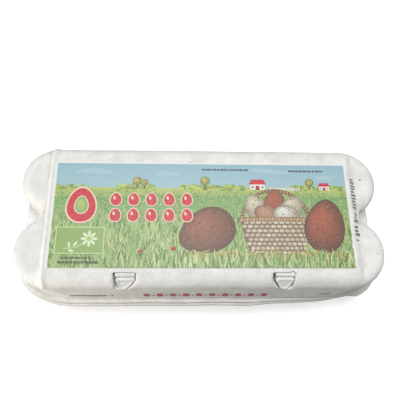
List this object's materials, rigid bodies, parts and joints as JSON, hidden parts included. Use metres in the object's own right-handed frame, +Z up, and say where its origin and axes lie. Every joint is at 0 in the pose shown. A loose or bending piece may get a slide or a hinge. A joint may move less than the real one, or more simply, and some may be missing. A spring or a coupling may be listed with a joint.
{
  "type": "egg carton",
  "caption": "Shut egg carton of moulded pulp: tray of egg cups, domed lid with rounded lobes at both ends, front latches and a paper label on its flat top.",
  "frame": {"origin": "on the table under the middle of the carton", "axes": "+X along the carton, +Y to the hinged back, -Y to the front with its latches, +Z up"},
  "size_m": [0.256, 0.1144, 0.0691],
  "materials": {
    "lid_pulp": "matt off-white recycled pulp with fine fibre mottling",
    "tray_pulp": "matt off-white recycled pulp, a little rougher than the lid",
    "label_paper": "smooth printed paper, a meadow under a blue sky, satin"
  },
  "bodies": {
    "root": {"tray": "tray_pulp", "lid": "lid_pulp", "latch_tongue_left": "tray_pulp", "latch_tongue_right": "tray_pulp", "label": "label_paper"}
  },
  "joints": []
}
==
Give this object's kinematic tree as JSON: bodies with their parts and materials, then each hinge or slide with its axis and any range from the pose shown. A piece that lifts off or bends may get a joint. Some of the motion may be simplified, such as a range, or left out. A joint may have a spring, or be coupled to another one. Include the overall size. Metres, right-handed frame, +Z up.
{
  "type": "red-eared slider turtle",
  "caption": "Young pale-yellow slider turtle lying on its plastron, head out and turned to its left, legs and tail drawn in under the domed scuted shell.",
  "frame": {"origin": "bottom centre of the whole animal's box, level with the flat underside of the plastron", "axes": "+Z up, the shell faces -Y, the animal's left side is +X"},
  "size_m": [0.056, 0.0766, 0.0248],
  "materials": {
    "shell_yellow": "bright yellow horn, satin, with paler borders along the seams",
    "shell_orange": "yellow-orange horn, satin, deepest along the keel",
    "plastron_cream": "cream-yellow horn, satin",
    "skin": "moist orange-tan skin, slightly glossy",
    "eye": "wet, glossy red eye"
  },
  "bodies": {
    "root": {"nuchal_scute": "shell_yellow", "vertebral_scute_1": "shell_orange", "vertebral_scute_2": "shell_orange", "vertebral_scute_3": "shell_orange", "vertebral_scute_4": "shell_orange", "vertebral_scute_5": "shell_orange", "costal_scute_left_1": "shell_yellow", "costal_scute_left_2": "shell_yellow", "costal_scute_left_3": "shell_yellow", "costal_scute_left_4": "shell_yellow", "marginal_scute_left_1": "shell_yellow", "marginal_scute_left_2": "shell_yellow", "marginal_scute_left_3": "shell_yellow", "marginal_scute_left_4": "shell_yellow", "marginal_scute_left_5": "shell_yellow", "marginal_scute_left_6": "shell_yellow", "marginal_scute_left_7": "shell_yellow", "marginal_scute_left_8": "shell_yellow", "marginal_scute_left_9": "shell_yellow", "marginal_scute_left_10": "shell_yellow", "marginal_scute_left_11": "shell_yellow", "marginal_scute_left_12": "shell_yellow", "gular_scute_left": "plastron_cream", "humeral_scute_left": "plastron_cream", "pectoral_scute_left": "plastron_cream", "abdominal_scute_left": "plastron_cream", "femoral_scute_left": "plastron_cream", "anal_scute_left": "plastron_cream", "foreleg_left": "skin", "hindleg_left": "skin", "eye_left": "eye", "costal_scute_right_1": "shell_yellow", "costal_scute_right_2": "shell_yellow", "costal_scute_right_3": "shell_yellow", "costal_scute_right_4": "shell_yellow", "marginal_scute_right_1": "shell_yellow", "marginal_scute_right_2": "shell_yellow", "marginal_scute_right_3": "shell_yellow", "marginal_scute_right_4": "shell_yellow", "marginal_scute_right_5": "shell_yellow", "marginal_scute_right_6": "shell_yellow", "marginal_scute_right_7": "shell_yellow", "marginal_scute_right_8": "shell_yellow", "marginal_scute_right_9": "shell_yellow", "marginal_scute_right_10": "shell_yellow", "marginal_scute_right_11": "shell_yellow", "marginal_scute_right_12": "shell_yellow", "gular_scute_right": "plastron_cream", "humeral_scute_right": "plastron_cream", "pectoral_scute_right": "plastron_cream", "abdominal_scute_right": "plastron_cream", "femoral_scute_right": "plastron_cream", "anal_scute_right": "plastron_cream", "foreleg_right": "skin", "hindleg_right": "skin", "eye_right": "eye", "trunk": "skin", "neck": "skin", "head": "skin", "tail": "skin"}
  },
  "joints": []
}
...
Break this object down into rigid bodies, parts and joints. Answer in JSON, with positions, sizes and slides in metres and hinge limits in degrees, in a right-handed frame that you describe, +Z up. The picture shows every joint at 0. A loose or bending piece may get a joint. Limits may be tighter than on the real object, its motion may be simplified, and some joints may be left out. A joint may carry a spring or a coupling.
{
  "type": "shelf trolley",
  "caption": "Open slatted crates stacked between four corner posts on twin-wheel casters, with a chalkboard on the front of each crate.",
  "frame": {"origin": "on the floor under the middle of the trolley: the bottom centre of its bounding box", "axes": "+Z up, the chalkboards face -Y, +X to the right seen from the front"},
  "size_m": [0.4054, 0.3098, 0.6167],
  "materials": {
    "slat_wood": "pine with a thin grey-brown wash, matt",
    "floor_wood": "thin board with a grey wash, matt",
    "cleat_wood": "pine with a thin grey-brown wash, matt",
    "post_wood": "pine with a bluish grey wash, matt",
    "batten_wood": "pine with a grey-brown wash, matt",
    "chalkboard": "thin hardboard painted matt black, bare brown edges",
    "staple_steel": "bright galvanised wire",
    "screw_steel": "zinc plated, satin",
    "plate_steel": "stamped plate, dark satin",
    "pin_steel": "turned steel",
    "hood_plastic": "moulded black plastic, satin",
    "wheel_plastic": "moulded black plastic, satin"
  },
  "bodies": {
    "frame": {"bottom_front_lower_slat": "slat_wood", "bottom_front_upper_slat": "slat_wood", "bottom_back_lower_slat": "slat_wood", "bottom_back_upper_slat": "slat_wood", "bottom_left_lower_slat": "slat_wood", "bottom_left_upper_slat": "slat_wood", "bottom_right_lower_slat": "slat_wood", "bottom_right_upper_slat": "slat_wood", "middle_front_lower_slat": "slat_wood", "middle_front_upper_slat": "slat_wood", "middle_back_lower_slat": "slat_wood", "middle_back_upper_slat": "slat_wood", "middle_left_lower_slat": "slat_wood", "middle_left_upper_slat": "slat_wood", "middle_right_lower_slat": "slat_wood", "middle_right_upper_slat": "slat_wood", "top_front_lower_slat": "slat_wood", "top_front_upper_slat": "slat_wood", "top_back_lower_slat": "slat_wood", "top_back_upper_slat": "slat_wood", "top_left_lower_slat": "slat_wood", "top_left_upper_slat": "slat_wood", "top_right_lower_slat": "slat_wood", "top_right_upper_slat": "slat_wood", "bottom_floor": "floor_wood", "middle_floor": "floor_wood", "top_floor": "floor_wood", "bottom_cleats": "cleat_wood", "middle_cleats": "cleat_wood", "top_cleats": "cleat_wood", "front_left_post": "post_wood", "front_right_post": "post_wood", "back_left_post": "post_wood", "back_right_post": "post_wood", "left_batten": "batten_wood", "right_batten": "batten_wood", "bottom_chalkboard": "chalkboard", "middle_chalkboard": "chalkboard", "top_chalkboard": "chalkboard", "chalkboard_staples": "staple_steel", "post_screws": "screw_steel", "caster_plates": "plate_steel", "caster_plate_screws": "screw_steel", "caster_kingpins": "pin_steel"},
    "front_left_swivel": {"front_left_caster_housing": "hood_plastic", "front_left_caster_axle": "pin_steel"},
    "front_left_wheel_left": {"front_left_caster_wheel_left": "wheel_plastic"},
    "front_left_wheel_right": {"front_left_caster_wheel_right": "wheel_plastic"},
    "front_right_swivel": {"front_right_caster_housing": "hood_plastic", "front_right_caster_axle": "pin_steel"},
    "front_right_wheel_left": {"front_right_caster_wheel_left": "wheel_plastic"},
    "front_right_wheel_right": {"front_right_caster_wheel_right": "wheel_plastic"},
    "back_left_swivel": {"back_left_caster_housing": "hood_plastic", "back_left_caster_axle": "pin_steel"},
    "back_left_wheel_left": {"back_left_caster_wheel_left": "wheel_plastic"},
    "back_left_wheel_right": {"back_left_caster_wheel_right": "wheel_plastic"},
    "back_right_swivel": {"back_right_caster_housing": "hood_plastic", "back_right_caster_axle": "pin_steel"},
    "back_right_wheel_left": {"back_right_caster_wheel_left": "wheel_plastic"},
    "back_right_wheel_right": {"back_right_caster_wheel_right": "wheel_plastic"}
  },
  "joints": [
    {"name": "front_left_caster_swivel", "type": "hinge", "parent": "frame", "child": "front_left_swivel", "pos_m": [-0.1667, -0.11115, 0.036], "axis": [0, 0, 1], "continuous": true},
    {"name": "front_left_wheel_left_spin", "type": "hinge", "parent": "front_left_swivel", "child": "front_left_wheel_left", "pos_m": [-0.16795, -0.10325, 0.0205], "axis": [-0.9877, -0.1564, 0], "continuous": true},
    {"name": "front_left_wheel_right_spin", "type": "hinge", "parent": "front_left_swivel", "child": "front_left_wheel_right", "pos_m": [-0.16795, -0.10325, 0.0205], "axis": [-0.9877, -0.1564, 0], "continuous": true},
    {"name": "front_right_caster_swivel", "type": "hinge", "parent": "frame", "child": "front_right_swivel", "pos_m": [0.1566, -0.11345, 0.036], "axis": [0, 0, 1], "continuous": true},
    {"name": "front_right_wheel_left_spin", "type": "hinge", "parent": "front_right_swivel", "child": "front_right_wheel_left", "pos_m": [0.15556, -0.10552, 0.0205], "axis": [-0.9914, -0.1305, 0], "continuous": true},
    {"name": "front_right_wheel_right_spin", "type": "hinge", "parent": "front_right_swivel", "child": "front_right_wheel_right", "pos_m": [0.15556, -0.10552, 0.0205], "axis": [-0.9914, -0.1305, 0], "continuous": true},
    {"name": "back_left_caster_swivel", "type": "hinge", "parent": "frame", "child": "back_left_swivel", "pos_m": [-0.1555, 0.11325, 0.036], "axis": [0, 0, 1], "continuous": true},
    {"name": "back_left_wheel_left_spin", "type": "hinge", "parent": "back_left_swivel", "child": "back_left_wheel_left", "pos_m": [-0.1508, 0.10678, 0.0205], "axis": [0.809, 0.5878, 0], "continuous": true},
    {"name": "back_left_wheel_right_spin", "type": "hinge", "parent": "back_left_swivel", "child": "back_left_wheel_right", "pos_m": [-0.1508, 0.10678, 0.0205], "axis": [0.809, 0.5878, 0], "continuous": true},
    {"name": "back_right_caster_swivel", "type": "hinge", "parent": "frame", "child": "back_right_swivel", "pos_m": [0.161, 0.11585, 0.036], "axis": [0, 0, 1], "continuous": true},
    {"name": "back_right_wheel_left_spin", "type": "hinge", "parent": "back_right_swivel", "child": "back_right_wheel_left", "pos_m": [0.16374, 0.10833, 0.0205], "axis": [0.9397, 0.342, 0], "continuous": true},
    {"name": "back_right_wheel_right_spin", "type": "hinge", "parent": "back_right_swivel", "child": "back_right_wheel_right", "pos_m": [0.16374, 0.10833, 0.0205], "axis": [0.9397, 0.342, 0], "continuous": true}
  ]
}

• _Exercise_:
Using the listing, collect all lines in which the string "each" is found.

• _Written solution_:
Give this object's kinematic tree as JSON: bodies with their parts and materials, then each hinge or slide with its axis and any range from the pose shown. A piece that lifts off or bends may get a joint. Some of the motion may be simplified, such as a range, or left out. A joint may have a spring, or be coupled to another one. Include the overall size. Metres, right-handed frame, +Z up.
  "caption": "Open slatted crates stacked between four corner posts on twin-wheel casters, with a chalkboard on the front of each crate.",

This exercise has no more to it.